In most cases it is, in fact, safer to get a .rpm package somewhere and install on a .deb system using "alien" to install it than to install a .deb from an other distro.

widget 01-15-2013 05:37 PM

As a side note.

The LMDE site notes that they use Debian packages. They simply are supplying a stable snapshot of Debian testing. This means that their system is fully compatible with the Debian repos and any possible instability found there.

So using Debian packages is probably safe in LMDE.

Using LMDE packages in Debian will be more risky. This is because they are relatively old packages. They are out of date.

There may be some serious depends problems with them.
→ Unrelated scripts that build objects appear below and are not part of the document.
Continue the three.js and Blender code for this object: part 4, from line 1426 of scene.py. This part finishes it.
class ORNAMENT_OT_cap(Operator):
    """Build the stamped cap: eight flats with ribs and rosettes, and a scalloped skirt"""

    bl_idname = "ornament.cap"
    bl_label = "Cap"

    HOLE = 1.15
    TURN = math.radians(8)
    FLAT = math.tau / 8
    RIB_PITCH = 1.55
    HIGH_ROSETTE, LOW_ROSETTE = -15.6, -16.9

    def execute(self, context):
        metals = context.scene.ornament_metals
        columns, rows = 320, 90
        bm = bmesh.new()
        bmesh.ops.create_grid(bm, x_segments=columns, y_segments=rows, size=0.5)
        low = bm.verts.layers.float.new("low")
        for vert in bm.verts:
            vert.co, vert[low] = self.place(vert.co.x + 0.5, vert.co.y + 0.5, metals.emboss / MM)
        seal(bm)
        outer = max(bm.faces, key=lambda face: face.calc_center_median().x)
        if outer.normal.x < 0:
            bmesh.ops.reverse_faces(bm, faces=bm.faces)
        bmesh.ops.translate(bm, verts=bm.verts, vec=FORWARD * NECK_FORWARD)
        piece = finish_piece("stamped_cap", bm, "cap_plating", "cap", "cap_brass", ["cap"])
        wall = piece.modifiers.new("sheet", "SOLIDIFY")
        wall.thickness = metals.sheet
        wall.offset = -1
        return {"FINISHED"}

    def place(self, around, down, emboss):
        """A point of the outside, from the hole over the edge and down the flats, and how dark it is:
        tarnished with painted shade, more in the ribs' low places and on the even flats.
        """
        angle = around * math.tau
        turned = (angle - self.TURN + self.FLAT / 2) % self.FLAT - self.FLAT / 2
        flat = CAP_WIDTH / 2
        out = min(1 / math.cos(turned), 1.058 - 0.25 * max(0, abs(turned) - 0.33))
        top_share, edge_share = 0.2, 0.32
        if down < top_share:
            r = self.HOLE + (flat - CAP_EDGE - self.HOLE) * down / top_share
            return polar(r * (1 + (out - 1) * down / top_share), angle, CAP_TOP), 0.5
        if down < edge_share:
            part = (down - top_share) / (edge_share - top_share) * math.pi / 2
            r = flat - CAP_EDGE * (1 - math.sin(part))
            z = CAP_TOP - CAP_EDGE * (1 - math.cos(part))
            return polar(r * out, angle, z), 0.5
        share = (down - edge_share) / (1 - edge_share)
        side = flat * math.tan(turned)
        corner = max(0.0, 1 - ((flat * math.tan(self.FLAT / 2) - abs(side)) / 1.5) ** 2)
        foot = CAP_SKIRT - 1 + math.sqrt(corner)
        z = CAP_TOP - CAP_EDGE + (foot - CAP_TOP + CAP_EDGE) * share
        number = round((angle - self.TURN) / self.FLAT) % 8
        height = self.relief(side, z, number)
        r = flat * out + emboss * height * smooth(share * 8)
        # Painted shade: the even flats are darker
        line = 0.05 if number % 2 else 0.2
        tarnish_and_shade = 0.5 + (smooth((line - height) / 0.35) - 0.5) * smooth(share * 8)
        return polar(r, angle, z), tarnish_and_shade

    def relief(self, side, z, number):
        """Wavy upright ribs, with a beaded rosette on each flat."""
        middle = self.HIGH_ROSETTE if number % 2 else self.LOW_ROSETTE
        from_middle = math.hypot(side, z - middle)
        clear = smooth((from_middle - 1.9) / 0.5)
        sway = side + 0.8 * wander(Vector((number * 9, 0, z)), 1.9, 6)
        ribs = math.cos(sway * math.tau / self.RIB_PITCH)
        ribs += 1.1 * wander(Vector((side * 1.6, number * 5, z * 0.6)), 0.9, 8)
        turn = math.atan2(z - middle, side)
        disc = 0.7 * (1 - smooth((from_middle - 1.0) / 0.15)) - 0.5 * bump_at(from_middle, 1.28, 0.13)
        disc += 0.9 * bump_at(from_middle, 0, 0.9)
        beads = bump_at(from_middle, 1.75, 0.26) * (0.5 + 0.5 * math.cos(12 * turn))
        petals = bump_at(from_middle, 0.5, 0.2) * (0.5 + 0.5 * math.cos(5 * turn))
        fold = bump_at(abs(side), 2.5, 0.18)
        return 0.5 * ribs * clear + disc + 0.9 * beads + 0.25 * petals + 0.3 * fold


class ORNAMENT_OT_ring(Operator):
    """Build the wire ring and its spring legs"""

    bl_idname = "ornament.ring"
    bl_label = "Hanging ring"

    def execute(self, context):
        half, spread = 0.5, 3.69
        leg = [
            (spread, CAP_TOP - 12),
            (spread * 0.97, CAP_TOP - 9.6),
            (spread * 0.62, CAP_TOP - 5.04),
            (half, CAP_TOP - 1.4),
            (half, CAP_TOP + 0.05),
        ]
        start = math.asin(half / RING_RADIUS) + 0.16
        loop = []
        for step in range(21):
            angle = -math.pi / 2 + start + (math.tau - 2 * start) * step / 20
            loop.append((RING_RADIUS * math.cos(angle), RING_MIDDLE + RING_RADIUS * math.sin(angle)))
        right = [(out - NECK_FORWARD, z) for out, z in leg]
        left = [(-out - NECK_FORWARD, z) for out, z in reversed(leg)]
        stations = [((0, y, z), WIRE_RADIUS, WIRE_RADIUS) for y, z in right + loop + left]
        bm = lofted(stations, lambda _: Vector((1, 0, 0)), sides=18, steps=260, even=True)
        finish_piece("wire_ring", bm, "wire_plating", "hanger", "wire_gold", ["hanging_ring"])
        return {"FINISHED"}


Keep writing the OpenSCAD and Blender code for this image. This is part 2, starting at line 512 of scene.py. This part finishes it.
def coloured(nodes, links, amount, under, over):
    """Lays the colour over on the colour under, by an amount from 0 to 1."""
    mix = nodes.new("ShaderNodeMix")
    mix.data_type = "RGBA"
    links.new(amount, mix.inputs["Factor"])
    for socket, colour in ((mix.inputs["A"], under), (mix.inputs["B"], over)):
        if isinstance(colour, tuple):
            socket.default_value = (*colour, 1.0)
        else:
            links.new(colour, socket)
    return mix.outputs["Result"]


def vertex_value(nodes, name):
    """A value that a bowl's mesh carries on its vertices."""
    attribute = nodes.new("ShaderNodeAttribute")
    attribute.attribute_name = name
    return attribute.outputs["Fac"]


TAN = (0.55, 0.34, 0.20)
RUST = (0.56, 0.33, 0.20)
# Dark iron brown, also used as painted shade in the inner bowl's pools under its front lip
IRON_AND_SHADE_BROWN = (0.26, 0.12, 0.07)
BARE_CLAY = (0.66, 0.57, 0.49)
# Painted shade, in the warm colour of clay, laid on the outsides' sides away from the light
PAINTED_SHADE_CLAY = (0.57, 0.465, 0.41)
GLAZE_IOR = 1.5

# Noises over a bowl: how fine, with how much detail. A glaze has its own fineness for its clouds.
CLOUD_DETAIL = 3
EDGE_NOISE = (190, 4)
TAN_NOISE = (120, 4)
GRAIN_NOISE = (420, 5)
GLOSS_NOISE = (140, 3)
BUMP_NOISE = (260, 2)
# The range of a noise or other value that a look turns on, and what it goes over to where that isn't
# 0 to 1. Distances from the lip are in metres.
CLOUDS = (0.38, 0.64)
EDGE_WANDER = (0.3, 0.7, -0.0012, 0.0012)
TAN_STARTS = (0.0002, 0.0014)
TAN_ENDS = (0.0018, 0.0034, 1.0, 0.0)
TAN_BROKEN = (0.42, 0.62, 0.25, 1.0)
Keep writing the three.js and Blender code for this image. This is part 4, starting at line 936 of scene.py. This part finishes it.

Installing with aptitude may get around some of these for any particular package but may leave some other packages broken because they depend on a newer version of the depend package in question.

It took a long time to get dependency hell out of installing Linux packages. Now folks have gotten the idea that any .rpm will work in any RPM system and any .deb will work in any APT system. This is not true.

It will make life more interesting and educational however. Make damned sure that you have an unadulterated install or a full backup of your install before doing these things.